- The garden is Polly’s happy place.
- She is appreciating it more during this quarantine time, especially because she struggles with depression.
- Gardening gives her a joy that she cannot get from a gym or a jog.
Every day at 11 o’clock, Polly Taylor sits on a wooden chair underneath a flamboyant Delonix regia tree, surrounded by flowers, enjoying a cup of coffee while listening to the flutters of bees and butterflies.
She is at her three and half-acre piece of land, inside the 5,000-acres Gogar Farm in Nakuru, known for top-quality cattle and a house built by Denys Finch-Hatton, of ‘Out of Africa’ fame.
Here, she has created an exotic garden. It has large flower beds at the front, a veggie garden, and an orchard at the back.
“When we moved here 20 years ago, the garden wasn’t there,” Polly says, adding that her house will be 100 years next year.
“It was bare save for a few agapanthus beds and some trees planted by the previous tenants.”
Her mother laid the foundation for the garden when she started “pottering around in the garden” and dug a few beds around the house that had a cottage garden feel to them. When Polly moved back to the house in 2014, she decided to get serious about making the space beautiful.
“I love trees and flowers, and enjoy hours of pleasure watching birds and butterflies,” she says.
Because the area experiences prolonged dry spells, Polly wanted a garden for all seasons.
“I decided to have flower beds to provide colour in different seasons.”
Polly who studied Forestry and specialised in Tropical Forestry knew what she needed to bring her envisioned multi-seasoned garden to life. With the help of her trusty gardeners, Elijah and Robinson, she succeeded to create a garden that is gorgeous no matter the weather.
She has a large succulent bed at the bottom of the garden, under an enormous Eucalyptus tree, which provides colour during the dry season, a tropical garden planted with palms, ferns, and canna lilies to hide the natural swimming pool she built and to keep her mother's original planting around the house, she has an English country garden with lots of different annuals and perennials, roses and daisies. In total, she has over 200 different species of plants, watered using harvested rainwater.
It must have cost you a fortune to buy all those plants, I say.
“Not really. I’m a great believer in growing plants from cuttings and seeds and I am forever foraging in friends’ gardens and begging cuttings or seeds,” she says, adding that another reason she does this is when the plant grows, she has a connection and memory of the person she got it from, something she considers special. Besides that, Polly gets her plants from nurseries.

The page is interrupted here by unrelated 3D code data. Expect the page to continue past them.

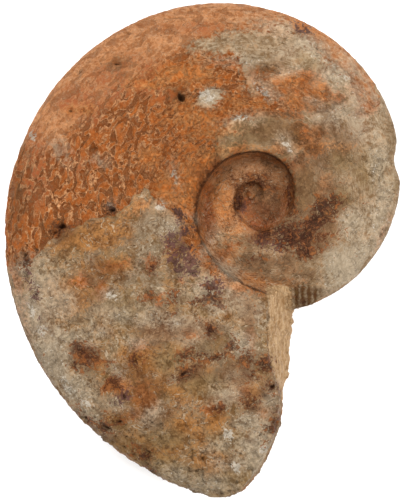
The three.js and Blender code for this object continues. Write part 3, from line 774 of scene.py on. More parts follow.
def underside_depths(points, angle, across, radius):
    """The finishes of the side that isn't in the photograph, as depths in pixels."""
    ledge = np.radians(angle - ledge_angle(np.clip(across, 0, 1))) * radius / PIXEL
    bent = points + 1.6 * wander(points, 2.6, (90, 91, 92))
    depths = {name: STAIN_SLOPE * (clouds(bent, 6.5, 50 + 3 * i) - 0.8) for i, name in enumerate(SPOTS)}
    for name in ("triangle", "strip", "striped", "crystal"):
        depths[name] = np.full(len(points), FAR_OUTSIDE)
    depths["coat"] = ledge + 30 * noise(points, 7, 41)
    depths["grey"] = np.radians(UNDERSIDE_GREY_TO - angle) * radius / PIXEL + 40 * noise(points, 9, 40)
    depths["grey_coil"] = 40 * noise(points, 6, 43)
    depths["salmon"] = (across - UNDERSIDE_SALMON_FROM) * OUTER_PIXELS
    depths["crumbly"] = (angle - UNDERSIDE_CRUMBLY_FROM) * 2 + 30 * noise(points, 5, 42)
    # Painted shade: a band just inside the rim, as on the upper side's umbilical wall.
    depths["wall"] = 8 - np.abs(across * INNER_PIXELS + 6)
    depths["brick"] = FAR_OUTSIDE - across * INNER_PIXELS
    depths["glow"] -= SOFT_PIXELS
    depths["ochre"] = STAIN_SLOPE * (noise(bent, 5, 44) - 0.35)
    depths["umber"] = STAIN_SLOPE * (clouds(bent, 5, 45) - 0.6)
    return depths


def finish_depths(sizes, points, spiral):
    """How deep inside each finish every point lies, in pixels, and how far it is on the upper side."""
    places = ragged(photo_places(points), points)
    over = points[:, 2] - lean_height(sizes, points[:, 0], points[:, 1])
    upper = smoothstep(over + SIDE_WANDER * noise(points, 2.4, 7), -SIDE_BLUR, SIDE_BLUR)
    below = underside_depths(points, *spiral)
    depths = {name: zone_depth(places, corners) for name, corners in ZONES.items()}
    for name, spots in SPOTS.items():
        depths[name] = np.max([spot_depth(places, spot) for spot in spots], axis=0)
    on_break = np.abs(points[:, 0] - break_face(points[:, 1], points[:, 2])) < BREAK_SKIN
    below["strip"] = np.where(on_break, depths["strip"], below["strip"])
    return {name: lerp(below[name], depth, upper) for name, depth in depths.items()}, upper


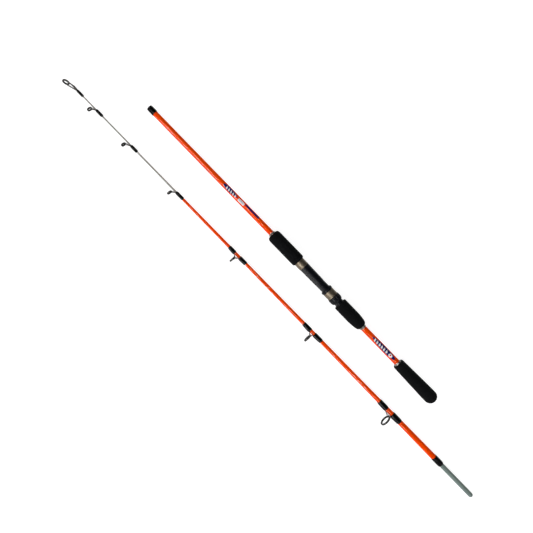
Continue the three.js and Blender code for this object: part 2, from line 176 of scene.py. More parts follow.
# ------------------------------------------------------------------------ materials
class Paint:
    """A Principled material. Its patterns are laid out in millimetres, x along the rod."""

    def __init__(self, name, color, roughness, **settings):
        self.material = bpy.data.materials.new(name)
        self.material.use_nodes = True
        self.tree = self.material.node_tree
        self.shader = self.tree.nodes["Principled BSDF"]
        self.color = (*color, 1)
        self.shader.inputs["Base Color"].default_value = self.color
        self.shader.inputs["Roughness"].default_value = roughness
        for key, value in settings.items():
            self.shader.inputs[key.replace("_", " ")].default_value = value
        place = self.tree.nodes.new("ShaderNodeTexCoord")
        self.scale = self.tree.nodes.new("ShaderNodeVectorMath")
        self.scale.operation = "SCALE"
        self.scale.inputs["Scale"].default_value = 1 / MM
        self.tree.links.new(place.outputs["Object"], self.scale.inputs[0])

    def add(self, kind, **inputs):
        made = self.tree.nodes.new("ShaderNode" + kind)
        for key, value in inputs.items():
            socket = made.inputs[key.replace("_", " ")]
            if isinstance(value, bpy.types.NodeSocket):
                self.tree.links.new(value, socket)
            else:
                socket.default_value = value
        return made

    def stretched(self, stretch):
        return self.add("Mapping", Vector=self.scale.outputs[0], Scale=stretch).outputs[0]

    def cloud(self, size, stretch=(1, 1, 1), detail=3.0):
        """Noise with features of about size mm."""
        where = self.stretched(stretch)
        return self.add("TexNoise", Vector=where, Scale=1 / size, Detail=detail).outputs[0]

    def pores(self, size):
        where = self.stretched((1, 1, 1))
        return self.add("TexVoronoi", Vector=where, Scale=1 / size).outputs["Distance"]

    def bands(self, pitch):
        """Rings round the rod, one every pitch mm."""
        where = self.stretched((1, 1, 1))
        # A wave texture of scale 1 has 20 / (2 pi) waves in a unit.
        wave = self.add("TexWave", Vector=where, Scale=math.tau / (20 * pitch))
        wave.bands_direction = "X"
        return wave.outputs["Fac"]

    def ranged(self, factor, low, high, start=0.3, end=0.7):
        node = self.add("MapRange", Value=factor)
        node.inputs["From Min"].default_value = start
        node.inputs["From Max"].default_value = end
        node.inputs["To Min"].default_value = low
        node.inputs["To Max"].default_value = high
        return node.outputs[0]

    def feed(self, socket, value):
        self.tree.links.new(value, self.shader.inputs[socket])

    def tint(self, factor, other):
        """Base colour that turns towards another one where factor is high."""
        mix = self.tree.nodes.new("ShaderNodeMix")
        mix.data_type = "RGBA"
        self.tree.links.new(factor, mix.inputs["Factor"])
        mix.inputs["A"].default_value = self.color
        mix.inputs["B"].default_value = (*other, 1)
        self.feed("Base Color", mix.outputs["Result"])

    def relief(self, *layers):
        """Bump from (height output, depth in mm) layers, the coarsest first."""
        normal = None
        for height, depth in layers:
            bump = self.add("Bump", Height=height, Distance=depth * MM, Strength=1.0)
            if normal is not None:
                self.tree.links.new(normal, bump.inputs["Normal"])
            normal = bump.outputs[0]
        self.feed("Normal", normal)


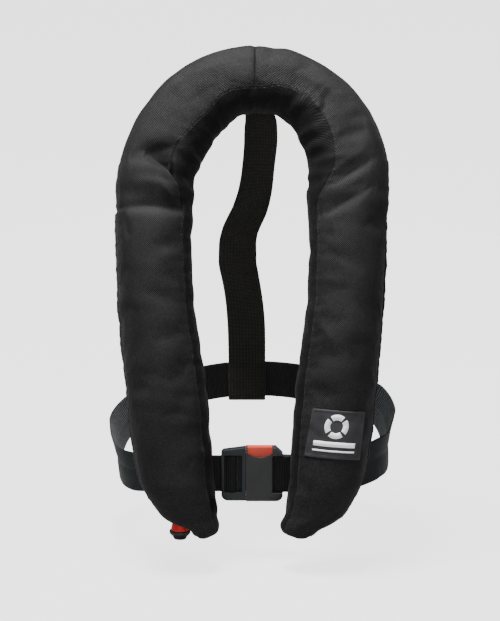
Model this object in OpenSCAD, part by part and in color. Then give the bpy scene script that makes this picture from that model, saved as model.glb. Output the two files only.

“I’m spoiled to have friends at Mandhari Plants and Designs, who have a fabulous array of plants!” she says.
As a trained forester, Polly has too many favourite trees. After a (rather) long time thinking, she finds one.
“My favourite tree is Delonix elata. It has the most beautiful cream and yellow flowers, with long, slender stamens sticking out from the centre of the flower. You see it in Northern Kenya and Tsavo.”
Joy of gardening
The tree carries great memories of road trips to the Coast and of her surrogate grandfather, who was in the Kenya Forest Service.
Unfortunately, she has not grown it in her garden, because it prefers lower altitudes and warmer climates.
The garden is Polly’s happy place. She is appreciating it more during this quarantine time, especially because she struggles with depression. Gardening gives her a joy that she cannot get from a gym or a jog.
“When work is particularly difficult, I take a walk around the garden. By the time I get back, I’m able to work better,” she says, adding that she does not use chemical pesticides and fertilisers.
Want to start a garden? Start small and start with succulents, she advises.
“Succulents are easy to handle and a small garden allows you to be inspired and not overwhelmed by the work that comes with managing a garden,” she says.